Other authors have also refuted the claim of singular causation, identifying the need for external forces for the event to occur. Mill identified the cause as a sum of positive and negative conditions, which makes the exigencies of description (Mill, p. 339). If these aspects are realized, they will result in invariable consequences. The negative conditions can be described as the absence of counteracting conditions that could divert the course of action. This model is strongly based on the grounds that the counteracting cause can be exerting its own separate and sufficient cause. In doing so, the separate cause exerts the same effect of the same kind and quantity.
Conclusion
As seen in the arguments above, causes are necessary for their effects. However, they may be insufficient; hence, conditions apply for some causes to have effects. To establish an argument that cause leads to effects, one needs to consider the relationship between the antecedents and consequences if they are constantly relational and simultaneous. In sufficiency, one needs to consider whether the cause is sufficient or requires other positive or negative conditions to produce effects.
Work Cited
Hart, Herbert Lionel Adolphus, and Tony Honoré. Causation in the Law. OUP Oxford, 1985.
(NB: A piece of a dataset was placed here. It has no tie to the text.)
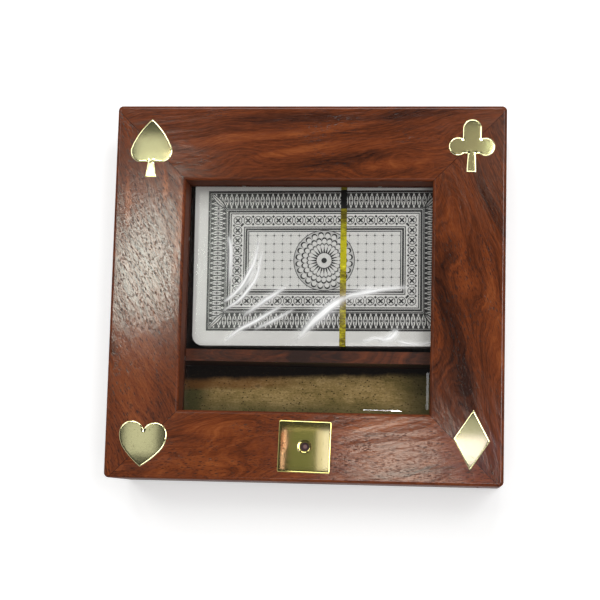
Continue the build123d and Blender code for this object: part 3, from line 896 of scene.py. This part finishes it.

Hume, David. “An enquiry concerning human understanding.” Seven masterpieces of philosophy. Routledge, 2016. 183-276.
Kim, Jaegwon. “Causes and events: Mackie on causation.” The Journal of Philosophy 68.14 (1971): 426-441.
Mackie, John L. “Causes and conditions.” American Philosophical Quarterly 2.4 (1965): 245-264.
Mill, John Stuart. “A System of Logic London.” Parker and Sons (1843).
Psillos, Stathis. Causation and Explanation. Vol. 8. McGill-Queen’s Press-MQUP, 2002.
Strevens, Michael. “Mackie remixed.” (2007).